Task statement ▸
The required output is the exact run of lines from the line containing "const clearGlass = new" to the line containing "obj.matrix_parent_inverse = Matrix.Identity(4)", inclusive, and nothing besides.

____

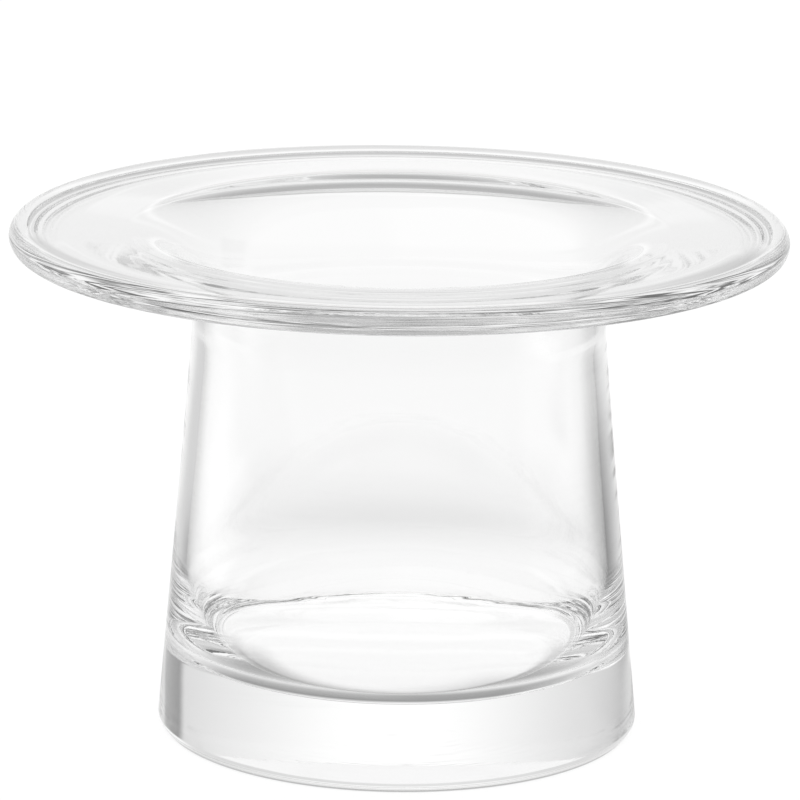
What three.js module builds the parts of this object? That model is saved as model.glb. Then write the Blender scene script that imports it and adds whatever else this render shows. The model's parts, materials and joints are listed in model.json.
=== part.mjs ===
// A vase lantern of clear mouth-blown glass, in millimetres, +Z up.
//
// The whole object is one piece of glass: a thick solid base, a tapering wall that rises from it, and a
// wide brim that the glassmaker spins out of the same wall and finishes with a fire-polished round rim.
// Nothing is joined on, so the part is a single solid of revolution. Its section is drawn once, as the
// closed outline of the glass from the middle of the foot, up the outside, round the rim and back down
// the inside to the middle of the floor, and it is then turned about the Z axis.
//
// The origin is the middle of the foot, on the surface that the lantern stands on.

import * as THREE from "three";

// Driving sizes of the outside.
const OVERALL_HEIGHT = 160; // from the table to the top of the rim
const BRIM_DIAMETER = 240; // over the rim
const FOOT_DIAMETER = 150.5; // where the line of the outer wall would reach the table
const NECK_DIAMETER = 132.2; // where the wall begins to stand a little steeper
const NECK_HEIGHT = 100;
const THROAT_DIAMETER = 124.2; // where the line of the outer wall would reach the brim

// Thicknesses of the glass.
const WALL_THICKNESS = 4.8; // measured level, from the outside of the wall to the inside
const BASE_THICKNESS = 23.5; // solid glass under the floor
const BRIM_THICKNESS = 6.4; // the brim beside the rim
const THROAT_SWELL = 0.4; // how much thicker the brim grows from there to the throat
const RIM_DIAMETER = 8.4; // the round edge of the brim

// The brim is a very shallow dish.
const BRIM_DROP = 0.6; // from the top of the rim down to the brim beside it
const BRIM_DISH = 2.6; // from there down to the throat

// How far each rounded corner reaches along the stretch before it and along the one after it.
const HEEL_REACH = [3.4, 3.4]; // outside, round the foot
const NECK_REACH = [15, 15]; // the slight bend in the wall
const FLARE_REACH = [25.8, 22.7]; // under the brim: down the wall, out along the brim
const THROAT_REACH = [26.7, 30.4]; // inside: out along the brim, down the wall
const FLOOR_REACH = [32, 12]; // inside: up the wall, which thickens there, and in along the floor
const RIM_BLEND = 45; // radius of the hollow between the brim and the rim, above and below

// How finely the round shapes are faceted.
const TURN_STEPS = 72; // round the axis
const ARC_STEP = THREE.MathUtils.degToRad(11); // along a curve of the section
const LONGEST_REACH = 0.98; // the share of a straight stretch that its two corners may use up

// A point of the section: x is the distance from the axis, y the height.
const at = (radius, height) => new THREE.Vector2(radius, height);

// The points of an arc about centre, from one angle to the next, both ends included.
function arc(centre, radius, from, to) {
  const steps = Math.max(2, Math.ceil(Math.abs(to - from) / ARC_STEP));
  return Array.from({ length: steps + 1 }, (_, i) => {
    const angle = from + ((to - from) * i) / steps;
    return at(centre.x + radius * Math.cos(angle), centre.y + radius * Math.sin(angle));
  });
}

// A smooth curve round one corner. It leaves the stretch before the corner at one reach and joins the
// stretch after it at the other. With equal reaches it is a circular arc, and otherwise part of an ellipse.
function roundedCorner(before, corner, after, [reachBefore, reachAfter]) {
  const a = before.clone().sub(corner).normalize();
  const b = after.clone().sub(corner).normalize();
  const half = Math.acos(THREE.MathUtils.clamp(a.dot(b), -1, 1)) / 2;
  const start = corner.clone().addScaledVector(a, reachBefore);
  const end = corner.clone().addScaledVector(b, reachAfter);
  const steps = Math.max(3, Math.ceil((Math.PI - 2 * half) / ARC_STEP));
  return Array.from({ length: steps + 1 }, (_, i) => {
    const t = i / steps;
    const pull = [(1 - t) ** 2, 2 * Math.sin(half) * t * (1 - t), t ** 2];
    const sum = pull[0] + pull[1] + pull[2];
    const towards = [start, corner, end];
    return towards.reduce((point, target, j) => point.addScaledVector(target, pull[j] / sum), at(0, 0));
  });
}

// A line through corners, each with its place and its two reaches. Where two corners want more of the
// stretch between them than it has, both give way by the same share. The two ends aren't rounded.
function roundedLine(corners) {
  const share = corners.slice(1).map((corner, i) => {
    const stretch = corner.place.distanceTo(corners[i].place);
    return Math.min(1, (LONGEST_REACH * stretch) / (corners[i].reach[1] + corner.reach[0]));
  });
  const inner = corners.slice(1, -1).flatMap((corner, i) => {
    const reach = [corner.reach[0] * share[i], corner.reach[1] * share[i + 1]];
    return roundedCorner(corners[i].place, corner.place, corners[i + 2].place, reach);
  });
  return [corners[0].place, ...inner, corners[corners.length - 1].place];
}
const corner = (radius, height, reach = [0, 0]) => ({ place: at(radius, height), reach });

// The outer wall leans in by so much for each millimetre of height below the neck.
const WALL_LEAN = (FOOT_DIAMETER - NECK_DIAMETER) / 2 / NECK_HEIGHT;

// The brim's top and underside beside the rim, and the centre of the rim's round edge.
const BRIM_TOP = OVERALL_HEIGHT - BRIM_DROP;
const BRIM_UNDERSIDE = BRIM_TOP - BRIM_THICKNESS;
const RIM_RADIUS = RIM_DIAMETER / 2;
const RIM_CENTRE = at(BRIM_DIAMETER / 2 - RIM_RADIUS, OVERALL_HEIGHT - RIM_RADIUS);

// The hollow that leads from a face of the brim to the rim. side is 1 above the brim and -1 below.
// Its centre lies RIM_BLEND off that face, and it touches the rim's circle from outside.
function rimBlend(face, side) {
  const height = face + side * RIM_BLEND;
  const apart = RIM_RADIUS + RIM_BLEND;
  const level = Math.sqrt(apart ** 2 - (height - RIM_CENTRE.y) ** 2);
  return at(RIM_CENTRE.x - level, height);
}
const blendUnder = rimBlend(BRIM_UNDERSIDE, -1);
const blendOver = rimBlend(BRIM_TOP, 1);
const touchUnder = blendUnder.clone().sub(RIM_CENTRE).angle() - 2 * Math.PI;
const touchOver = blendOver.clone().sub(RIM_CENTRE).angle();

// The rim's arc has a point where it is widest and one where it is highest, so that both sizes are met.
const OUTERMOST = 0;
const HIGHEST = Math.PI / 2;

// From the middle of the foot up the outside to the underside of the brim.
function outerLine() {
  const flareHeight = BRIM_UNDERSIDE - BRIM_DISH - THROAT_SWELL;
  return roundedLine([
    corner(0, 0),
    corner(FOOT_DIAMETER / 2, 0, HEEL_REACH),
    corner(NECK_DIAMETER / 2, NECK_HEIGHT, NECK_REACH),
    corner(THROAT_DIAMETER / 2, flareHeight, FLARE_REACH),
    corner(blendUnder.x, BRIM_UNDERSIDE),
  ]);
}

// From the top of the brim down the inside to the middle of the floor.
function innerLine() {
  const floorRadius = FOOT_DIAMETER / 2 - WALL_LEAN * BASE_THICKNESS - WALL_THICKNESS;
  return roundedLine([
    corner(blendOver.x, BRIM_TOP),
    corner(THROAT_DIAMETER / 2 - WALL_THICKNESS, BRIM_TOP - BRIM_DISH, THROAT_REACH),
    corner(NECK_DIAMETER / 2 - WALL_THICKNESS, NECK_HEIGHT, NECK_REACH),
    corner(floorRadius, BASE_THICKNESS, FLOOR_REACH),
    corner(0, BASE_THICKNESS),
  ]);
}

function glassSection() {
  return [
    ...outerLine(),
    ...arc(blendUnder, RIM_BLEND, Math.PI / 2, touchUnder + Math.PI).slice(1),
    ...arc(RIM_CENTRE, RIM_RADIUS, touchUnder, OUTERMOST).slice(1),
    ...arc(RIM_CENTRE, RIM_RADIUS, OUTERMOST, HIGHEST).slice(1),
    ...arc(RIM_CENTRE, RIM_RADIUS, HIGHEST, touchOver).slice(1),
    ...arc(blendOver, RIM_BLEND, touchOver - Math.PI, -Math.PI / 2).slice(1),
    ...innerLine().slice(1),
  ];
}

const clearGlass = new THREE.MeshStandardMaterial({
  name: "clear_glass",
  color: 0xf3f6f6,
  roughness: 0.03,
  metalness: 0,
  transparent: true,
  opacity: 0.35,
});

// The turned section stands along Y, so it is tipped up to stand along Z.
function glassVessel() {
  const geometry = new THREE.LatheGeometry(glassSection(), TURN_STEPS);
  geometry.rotateX(Math.PI / 2);
  const vessel = new THREE.Mesh(geometry, clearGlass);
  vessel.name = "glass_vessel";
  return vessel;
}

const lantern = new THREE.Group();
lantern.add(glassVessel());

export default lantern;
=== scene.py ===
# %% [markdown]
# A vase lantern of clear, mouth-blown glass.
#
# The real object is one piece of glass, shaped like a hat that stands on its crown: a thick solid base, a
# wall that leans in towards the top, and a wide brim with a round, fire-polished rim. There is no colour,
# print or second material to paint. All that the eye sees in clear glass is light that was bent or
# mirrored on its way through, so this lesson has two halves that matter equally: the exact shape of the
# glass, inside and outside, and the bright and dark surroundings that the glass shows.
#
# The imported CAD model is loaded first. It stays the frame that everything is measured from.

import json
from math import atan2, ceil, cos, pi, radians, sin, sqrt

import bmesh
import bpy
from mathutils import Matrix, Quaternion, Vector


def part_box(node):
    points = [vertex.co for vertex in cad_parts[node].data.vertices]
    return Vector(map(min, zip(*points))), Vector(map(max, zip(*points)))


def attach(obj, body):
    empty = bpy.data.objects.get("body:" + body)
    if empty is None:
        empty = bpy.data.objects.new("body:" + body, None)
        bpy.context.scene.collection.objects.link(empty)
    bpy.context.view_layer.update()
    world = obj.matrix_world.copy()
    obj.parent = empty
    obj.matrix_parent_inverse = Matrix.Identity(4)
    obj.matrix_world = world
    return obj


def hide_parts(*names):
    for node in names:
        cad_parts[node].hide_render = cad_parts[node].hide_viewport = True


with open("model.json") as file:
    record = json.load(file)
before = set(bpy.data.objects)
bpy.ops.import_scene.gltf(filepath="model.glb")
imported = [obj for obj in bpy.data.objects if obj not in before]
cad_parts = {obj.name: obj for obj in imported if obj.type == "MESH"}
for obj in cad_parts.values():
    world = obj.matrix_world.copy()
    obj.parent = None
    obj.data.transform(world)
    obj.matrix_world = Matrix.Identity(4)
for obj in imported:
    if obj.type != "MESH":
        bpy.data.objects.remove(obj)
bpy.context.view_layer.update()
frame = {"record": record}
LOWEST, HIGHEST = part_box("glass_vessel")
print("CAD box:", [round(v, 4) for v in LOWEST], [round(v, 4) for v in HIGHEST])

# %% [markdown]
# The camera comes first, so that every render is framed as the photograph is.
#
# A long lens far away would flatten the brim's ellipse, and a short one close by would open it. The
# distance, lens and tilt here were found by matching the outline of the brim, the rim and the foot. The
# photograph's camera was also turned by less than a degree, which is why the left of the brim sits a
# little higher than the right, so this camera is turned as well.

# %% Place the camera
MM = 0.001
CAMERA_DISTANCE = 1600 * MM
CAMERA_HEIGHT = 512.5 * MM
CAMERA_SIDE = 1.1 * MM
CAMERA_TILT = radians(14.353)
CAMERA_ROLL = radians(0.756)
LEVEL_VIEW = radians(90)
SENSOR_WIDTH = 36.0
PHOTO_WIDTH = 800
FOCAL_LENGTH_IN_PIXELS = 5328
MIDDLE_IN_PIXELS = 400.8


def place_camera():
    data = bpy.data.cameras.new("product_camera")
    data.sensor_width = SENSOR_WIDTH
    data.lens = FOCAL_LENGTH_IN_PIXELS / PHOTO_WIDTH * SENSOR_WIDTH
    data.shift_x = (PHOTO_WIDTH / 2 - MIDDLE_IN_PIXELS) / PHOTO_WIDTH
    camera = bpy.data.objects.new("product_camera", data)
    camera.location = (CAMERA_SIDE, -CAMERA_DISTANCE, CAMERA_HEIGHT)
    camera.rotation_mode = "QUATERNION"
    look = Quaternion((1, 0, 0), LEVEL_VIEW - CAMERA_TILT)
    turn = Quaternion((0, 0, 1), CAMERA_ROLL)
    camera.rotation_quaternion = look @ turn
    bpy.context.scene.collection.objects.link(camera)
    bpy.context.scene.camera = camera
    return camera


camera = place_camera()
print("lens:", round(camera.data.lens, 1), "mm")

# %% [markdown]
# The section is the shape of the glass where a cut through the axis would show it.
#
# It could be modelled by pushing vertices of a cylinder about, but glass is unforgiving: a bend that is a
# millimetre out moves every bright line seen through it. So the section is drawn as a turner would draw
# it, from a few sizes, with straight stretches that are rounded into one another. The drawing starts in
# the middle of the foot, goes up the outside, round the rim, and back down the inside to the floor.

# %% Sizes of the section
HEIGHT = HIGHEST.z
BRIM_RADIUS = HIGHEST.x
BASE_THICKNESS = next(m["pos_m"][2] for m in frame["record"]["mounts"] if m["name"] == "candle_floor")
FOOT_RADIUS = 75.25 * MM
NECK_RADIUS = 66.1 * MM
NECK_HEIGHT = 100 * MM
THROAT_OUTER_RADIUS = 62.1 * MM
WALL = 4.8 * MM
RIM_RADIUS = 4.2 * MM
BRIM_THICKNESS = 6.4 * MM
THROAT_SWELL = 0.4 * MM
BRIM_DROP = 0.6 * MM
BRIM_DISH = 2.6 * MM
HEEL_REACH = (3.4 * MM, 3.4 * MM)
NECK_REACH = (15 * MM, 15 * MM)
FLARE_REACH = (25.8 * MM, 22.7 * MM)
THROAT_REACH = (26.7 * MM, 30.4 * MM)
FLOOR_REACH = (32 * MM, 12 * MM)
RIM_BLEND = 45 * MM
print("height", round(HEIGHT, 4), "brim radius", round(BRIM_RADIUS, 4), "base", BASE_THICKNESS)

# %% Arcs, rounded corners and straight stretches
ARC_STEP = radians(3)
STRETCH_STEP = 5 * MM
SAME_PLACE = 1e-7


def at(radius, height):
    return Vector((radius, height))


def angle_of(v):
    return atan2(v.y, v.x)


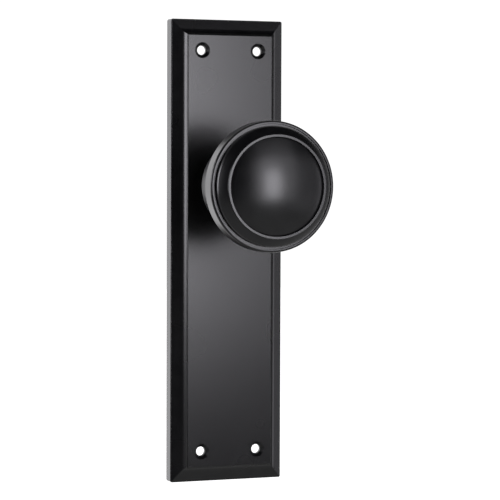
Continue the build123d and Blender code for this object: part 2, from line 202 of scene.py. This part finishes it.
def powder_coat(name, roughness):
    """Satin black coat: fine orange peel, with a little change of colour and of gloss."""
    material, tree, shader = new_material(name)
    point = object_point(tree)
    peel = noise(tree, point, PEEL_GRAIN, detail=3.0)
    clouds = noise(tree, point, COAT_CLOUD_GRAIN, detail=0.0)
    patches = noise(tree, point, GLOSS_PATCH_GRAIN, detail=0.0)
    gloss = spread(tree, patches, roughness - COAT_GLOSS_CHANGE, roughness + COAT_GLOSS_CHANGE)
    tree.links.new(bumped(tree, peel, PEEL_HEIGHT, strength=0.5), shader.inputs["Normal"])
    tree.links.new(tint(tree, clouds, *BLACK_COAT), shader.inputs["Base Color"])
    tree.links.new(gloss, shader.inputs["Roughness"])
    shader.inputs["IOR"].default_value = COAT_IOR
    return material


def steel(name, colours, roughness, grain=EVEN_GRAIN):
    """Metal with fine scratches, which may run one way, and a cloudy surface."""
    material, tree, shader = new_material(name)
    point = object_point(tree)
    stretched = add_node(tree, "ShaderNodeMapping", {"Vector": point, "Scale": grain})
    scratches = noise(tree, stretched.outputs["Vector"], SCRATCH_GRAIN, detail=3.0)
    clouds = noise(tree, point, STEEL_CLOUD_GRAIN, detail=3.0)
    gloss = spread(tree, scratches, roughness - SCRATCH_SHEEN, roughness + SCRATCH_HAZE)
    tree.links.new(bumped(tree, scratches, SCRATCH_HEIGHT, strength=0.5), shader.inputs["Normal"])
    tree.links.new(tint(tree, clouds, *colours), shader.inputs["Base Color"])
    tree.links.new(gloss, shader.inputs["Roughness"])
    shader.inputs["Metallic"].default_value = 1.0
    return material


def acetal(name):
    """Pale plastic with a fine grain and a slight change of colour and of gloss."""
    material, tree, shader = new_material(name)
    point = object_point(tree)
    clouds = noise(tree, point, ACETAL_CLOUD_GRAIN)
    grain = noise(tree, point, ACETAL_GRAIN)
    bumps = bumped(tree, grain, ACETAL_GRAIN_HEIGHT, strength=0.4)
    tree.links.new(bumps, shader.inputs["Normal"])
    tree.links.new(tint(tree, clouds, *ACETAL), shader.inputs["Base Color"])
    tree.links.new(spread(tree, clouds, *ACETAL_ROUGHNESS), shader.inputs["Roughness"])
    return material


def make_materials():
    """One material for each slot in the record."""
    return {
        "plate_coat": powder_coat("plate_coat", PLATE_ROUGHNESS),
        "knob_coat": powder_coat("knob_coat", KNOB_ROUGHNESS),
        "bush_plastic": acetal("bush_plastic"),
        "zinc_steel": steel("zinc_steel", ZINC, roughness=0.34),
        "screw_steel": steel("screw_steel", ZINC, roughness=0.26),
        "black_steel": steel("black_steel", BLACK_OXIDE, roughness=0.42),
        "spring_steel": steel("spring_steel", SPRING_WIRE, roughness=0.30),
        "spindle_steel": steel("spindle_steel", BARE_STEEL, roughness=0.38, grain=DRAWN_ALONG_Y),
    }


def dress_nodes(materials):
    """Gives each CAD node the finish of its slot in the record."""
    for subpart in frame["record"]["subparts"]:
        node = nodes[subpart["node"]]
        node.data.materials.clear()
        node.data.materials.append(materials[subpart["material_slot"]])


# ---- Making the studio ----
def glow_towards(tree, part, ramp, strength):
    """World brightness that rises smoothly from 0 to strength over a range of part."""
    return map_range(tree, part, *ramp, 0.0, strength, curve="SMOOTHSTEP")


def add_world():
    """White paper behind and below the object, and a dark room in front of it."""
    world = bpy.data.worlds.new("studio")
    world.use_nodes = True
    bpy.context.scene.world = world
    tree = world.node_tree
    background = tree.nodes["Background"]
    background.inputs["Color"].default_value = WHITE
    direction = add_node(tree, "ShaderNodeTexCoord").outputs["Generated"]
    parts = add_node(tree, "ShaderNodeSeparateXYZ", {"Vector": direction}).outputs
    backdrop = glow_towards(tree, parts["Y"], BACKDROP_RAMP, BACKDROP_GLOW)
    below = glow_towards(tree, parts["Z"], BELOW_RAMP, BELOW_GLOW)
    glow = add_node(tree, "ShaderNodeMath", {0: backdrop, 1: below}, operation="ADD").outputs[0]
    camera_ray = add_node(tree, "ShaderNodeLightPath").outputs["Is Camera Ray"]
    # A number mix has its factor in socket 0 and its two values in sockets 2 and 3.
    seen = add_node(tree, "ShaderNodeMix", {0: camera_ray, 2: glow, 3: PAPER_WHITE}).outputs[0]
    tree.links.new(seen, background.inputs["Strength"])


def add_floor():
    """Wide pale sheet well below the object, which reflections don't see."""
    z = cad_box[0].z - FLOOR_DROP
    half = FLOOR_SIZE / 2
    corners = [(-half, -half, z), (half, -half, z), (half, half, z), (-half, half, z)]
    mesh = bpy.data.meshes.new("floor")
    mesh.from_pydata(corners, [], [(0, 1, 2, 3)])
    floor = bpy.data.objects.new("floor", mesh)
    bpy.context.scene.collection.objects.link(floor)
    material, _, shader = new_material("floor_paper")
    shader.inputs["Base Color"].default_value = (FLOOR_TONE, FLOOR_TONE, FLOOR_TONE, 1.0)
    shader.inputs["Roughness"].default_value = FLOOR_ROUGHNESS
    shader.inputs["Emission Color"].default_value = WHITE
    shader.inputs["Emission Strength"].default_value = FLOOR_GLOW
    mesh.materials.append(material)
    floor.visible_glossy = False
    floor.visible_diffuse = False


def add_soft_box(name, azimuth, elevation, distance, width, height, power):
    """Area light that faces the plate's middle."""
    data = bpy.data.lights.new(name, "AREA")
    data.shape = "RECTANGLE"
    data.size = width
    data.size_y = height
    data.energy = power
    data.color = LIGHT_TINT
    turn = math.radians(azimuth)
    tilt = math.radians(elevation)
    level = math.cos(tilt)
    away = Vector((math.sin(turn) * level, -math.cos(turn) * level, math.sin(tilt)))
    light = bpy.data.objects.new(name, data)
    light.location = plate_centre() + away * distance
    light.rotation_euler = away.to_track_quat("Z", "Y").to_euler()
    bpy.context.scene.collection.objects.link(light)


def set_look():
    scene = bpy.context.scene
    scene.view_settings.view_transform = "Standard"
    scene.cycles.use_denoising = True


add_camera()
dress_nodes(make_materials())
add_world()
add_floor()
for box_name, settings in SOFT_BOXES.items():
    add_soft_box(box_name, *settings)
set_look()
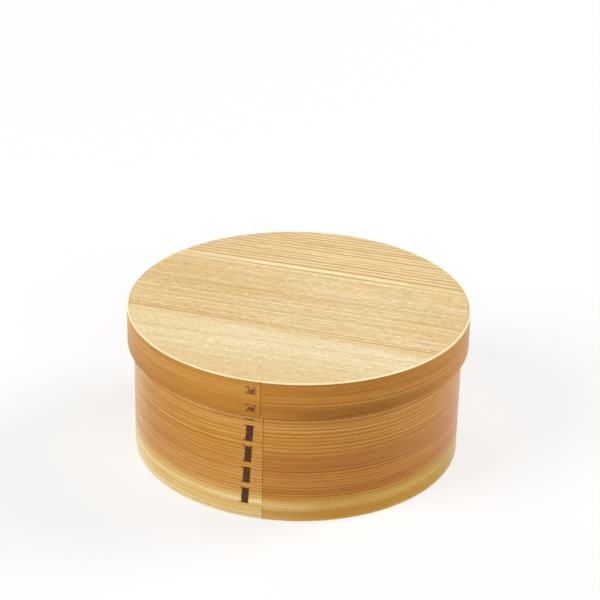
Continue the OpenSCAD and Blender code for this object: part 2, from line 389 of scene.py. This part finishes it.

____

Reply to the exercise ▸
const clearGlass = new THREE.MeshStandardMaterial({
  name: "clear_glass",
  color: 0xf3f6f6,
  roughness: 0.03,
  metalness: 0,
  transparent: true,
  opacity: 0.35,
});

// The turned section stands along Y, so it is tipped up to stand along Z.
function glassVessel() {
  const geometry = new THREE.LatheGeometry(glassSection(), TURN_STEPS);
  geometry.rotateX(Math.PI / 2);
  const vessel = new THREE.Mesh(geometry, clearGlass);
  vessel.name = "glass_vessel";
  return vessel;
}

const lantern = new THREE.Group();
lantern.add(glassVessel());

export default lantern;
=== scene.py ===
# %% [markdown]
# A vase lantern of clear, mouth-blown glass.
#
# The real object is one piece of glass, shaped like a hat that stands on its crown: a thick solid base, a
# wall that leans in towards the top, and a wide brim with a round, fire-polished rim. There is no colour,
# print or second material to paint. All that the eye sees in clear glass is light that was bent or
# mirrored on its way through, so this lesson has two halves that matter equally: the exact shape of the
# glass, inside and outside, and the bright and dark surroundings that the glass shows.
#
# The imported CAD model is loaded first. It stays the frame that everything is measured from.

import json
from math import atan2, ceil, cos, pi, radians, sin, sqrt

import bmesh
import bpy
from mathutils import Matrix, Quaternion, Vector


def part_box(node):
    points = [vertex.co for vertex in cad_parts[node].data.vertices]
    return Vector(map(min, zip(*points))), Vector(map(max, zip(*points)))


def attach(obj, body):
    empty = bpy.data.objects.get("body:" + body)
    if empty is None:
        empty = bpy.data.objects.new("body:" + body, None)
        bpy.context.scene.collection.objects.link(empty)
    bpy.context.view_layer.update()
    world = obj.matrix_world.copy()
    obj.parent = empty
    obj.matrix_parent_inverse = Matrix.Identity(4)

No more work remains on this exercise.